New estimates out this week reveal that government payments could reach as much as $50 billion for the year, or 36% of farm income. But as farmers deal with spiraling prices and ballooning supplies, new requests are coming in for more aid.
The CARES Act provided $16 billion for farmers, with some of those funds authorized from the Commodity Credit Corporation account. As the CARES Act was passed at the end of March, the initial request from farm groups and Secretary of Agriculture Sonny Perdue to Congress was for a $50 billion replenishment. Instead, Congress authorized $14 billion additional for the CCC but not until after July 1. USDA could use the remaining $6.5 billion left in the CCC along with an additional $9.5 billion provided in the CARES Act. However, as the losses continue to mount, the question remains how much is needed to keep many farmers on life support.
Patrick Westhoff, director of the University of Missouri’s Food and Agriculture Policy Research Institute (FAPRI), said many people anticipate USDA will issue more money to farmers, similar to what it did under the Coronavirus Food Assistance Program (CFAP), once those funds become available July 1. However, Westhoff said that $14 billion has to get USDA through until the end of the fiscal year or even longer if Congress takes longer to approve its annual appropriations bill by Oct. 1, 2020 for the next marketing year. This would include money for additional farm programs and loans.
The CCC’s borrowing authority is currently set at $30 billion per year. “I don’t know 100% confidence level that appropriations bills will get done in a timely manner,” Westhoff said.
The American Farm Bureau Federation is calling on lawmakers to increase the CCC replenishment funding to $68 billion, in addition to several other changes if and when Congress tackles a fourth round of aid which could come after the Fourth of July recess.
“The economic losses across the U.S. agriculture sector are broad‐based, directly impacting farmers and ranchers and their supply chain partners – from input providers to end users,” wrote Farm Bureau President Zippy Duvall. “Producers have witnessed their markets shrink overnight or even disappear, while supply chains have been stretched to the limit in response to the pandemic. The widespread closures at the retail level are impacting consumer demand and purchasing patterns in ways that the industry has never experienced.”
The USDA’s most recent World Agricultural Supply and Demand Estimates suggest the decline in commodity value for 2019, 2020 and 2021 production adds up to almost $60 billion. This does not include all of agriculture’s losses, which would be billions more.

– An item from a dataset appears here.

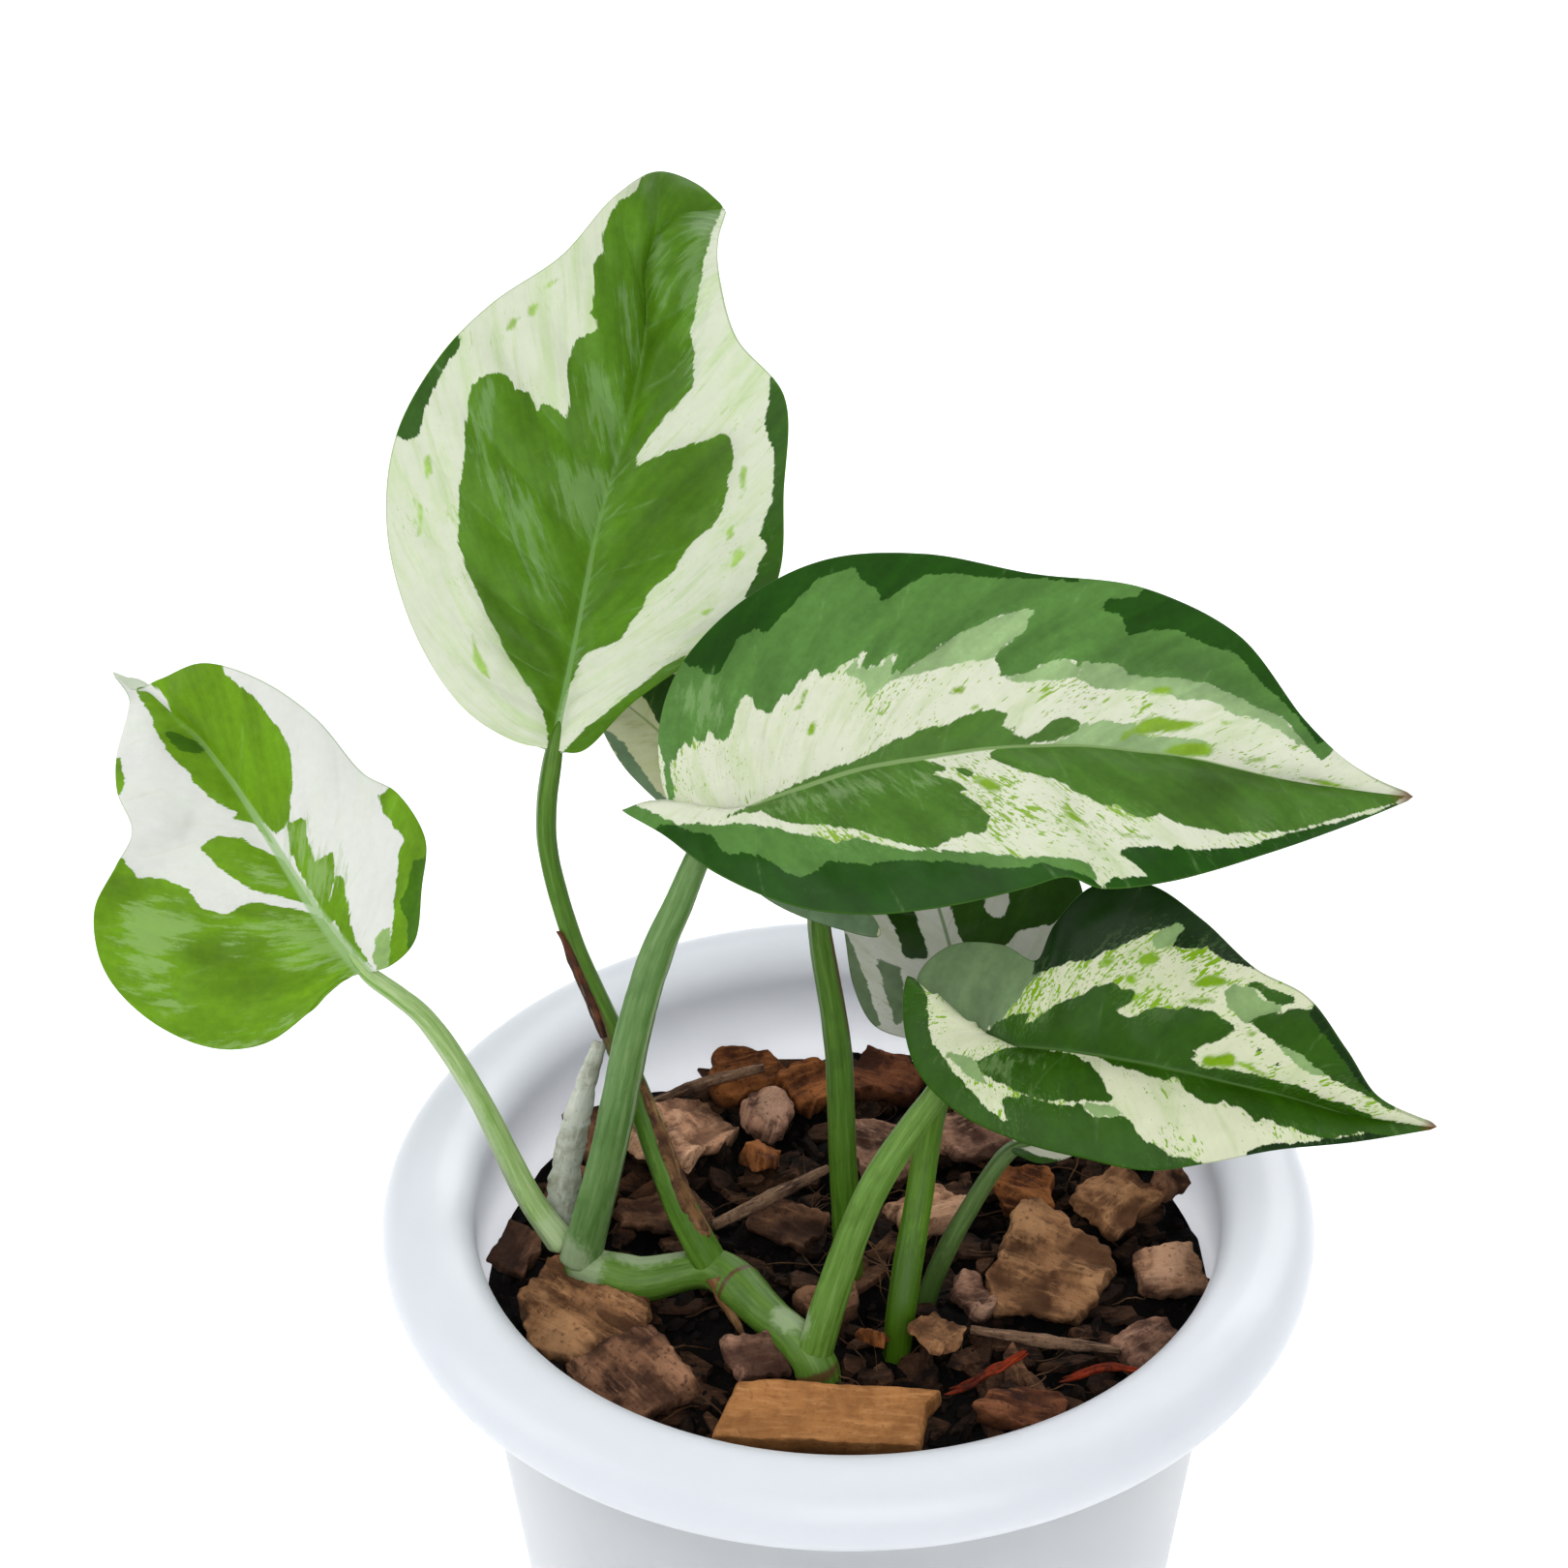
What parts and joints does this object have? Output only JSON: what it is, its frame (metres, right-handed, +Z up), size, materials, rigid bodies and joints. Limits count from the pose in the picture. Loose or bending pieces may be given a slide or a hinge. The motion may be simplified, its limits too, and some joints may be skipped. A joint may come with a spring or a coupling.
{
  "type": "potted variegated pothos",
  "caption": "Young pothos with green, grey-green and cream heart-shaped leaves on long stalks, in a round white plastic pot with a rolled lip and husk-chip medium.",
  "frame": {"origin": "centre of the pot's flat underside, on the surface it stands on", "axes": "+Z up, -Y towards the front where the tan wood block lies, +X to the right seen from the front"},
  "size_m": [0.153, 0.1175, 0.1882],
  "materials": {
    "pot_plastic": "satin",
    "medium": "matte",
    "husk": "matte",
    "sawn_wood": "matte",
    "twig": "matte",
    "red_fibre": "matte",
    "leaf": "satin",
    "stem": "satin",
    "pale_sheath": "matte",
    "brown_sheath": "matte"
  },
  "bodies": {
    "root": {"pot": "pot_plastic", "growing_medium": "medium", "vine_stem": "stem", "petiole_back": "stem", "petiole_front": "stem", "petiole_left": "stem", "petiole_low": "stem", "petiole_small": "stem", "petiole_tall": "stem", "petiole_under": "stem", "leaf_back": "leaf", "leaf_front": "leaf", "leaf_left": "leaf", "leaf_low": "leaf", "leaf_small": "leaf", "leaf_tall": "leaf", "leaf_under": "leaf", "fibre_front": "red_fibre", "fibre_right": "red_fibre", "husk_chip_01": "husk", "husk_chip_02": "husk", "husk_chip_03": "husk", "husk_chip_04": "husk", "husk_chip_05": "husk", "husk_chip_06": "husk", "husk_chip_07": "husk", "husk_chip_08": "husk", "husk_chip_09": "husk", "husk_chip_10": "husk", "husk_chip_11": "husk", "husk_chip_12": "husk", "husk_chip_13": "husk", "husk_chip_14": "husk", "husk_chip_15": "husk", "husk_chip_16": "husk", "husk_chip_17": "husk", "husk_chip_18": "husk", "husk_chip_19": "husk", "husk_chip_20": "husk", "husk_chip_21": "husk", "husk_chip_22": "husk", "husk_chip_23": "husk", "husk_chip_24": "husk", "husk_chip_25": "husk", "husk_chip_26": "husk", "husk_chip_27": "husk", "husk_chip_28": "husk", "husk_chip_29": "husk", "husk_chip_30": "husk", "pale_sheath": "pale_sheath", "sheath_tail": "brown_sheath", "twig_back": "twig", "twig_middle": "twig", "twig_right": "twig", "wood_block": "sawn_wood"}
  },
  "joints": []
}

The U.S. Department of Agriculture began issuing payments shortly after it opened enrollment for CFAP on May 26. As of June 8, the Farm Service Agency had processed $1.4 billion in payments to 80,261 producers. (Click here for the full report and breakdown by sector and state.)
Democrat Congressional members have voiced concerns with the CFAP program as implemented. In a letter to Agriculture Secretary Sonny Perdue on June 9, House Agriculture Committee Chairman Collin C. Peterson (D., Minn.), and subcommittee chairs Jim Costa (D., Calif.), Stacey E. Plaskett (D., Virgin Islands) and Filemon Vela (D., Texas) outlined issues with specialty crops including that CFAP does not include commodities under contract, even though several of the most impacted crops are typically grown under contract, including potatoes and malting barley. CFAP also does not recognize the cost premium of organic crops, by differentiating organic prices for certified organic producers. USDA used data not fully representative of the farmgate value of some specialty crops to determine their eligibility for CFAP and CFAP payment rate.
The letter also shared that USDA chose to cover livestock sales between January 15th and April 15th when COVID-19-related livestock market declines did not begin until February 2020 and some of the lowest market prices persisted well beyond April 15th, effectively arbitrarily picking winners and losers based solely on when livestock was sold without regard to actual market conditions.
The Farm Bureau’s letter also asked for an extension of relief funding for all agricultural losses incurred after April 15.
A separate letter to Perdue signed by 51 members of Congress sent May 29 requested immediate flexibility for cattle producers who sold cattle after April 15, 2020.
"For some cow/calf and stocker producers, the spring sale of calves is the only income from their cattle herd for the year, and now any who sold after April 15 are immediately harmed by USDA's program design. According to USDA Agricultural Marketing Service (AMS) data, 1.55 million feeder and stocker calves have been marketed for the weeks ending from April 17 through May 22," that letter stated. "Millions more calves will continue to be marketed in coming weeks, and those producers will continue to be impacted by both the dramatic price decline in recent months and USDA's failure to adequately design a program that responds to those losses."
The AFBF request also asked for aid for independent and contract poultry producers.
How to pay for the next round of post-COVID recovery support and at what level remains unknown heading into July.
“Those in agriculture know more is needed. But the appetite for another $3 trillion is not there,” said National Cattlemen’s Beef Assn., vice president of government relations Ethan Lane.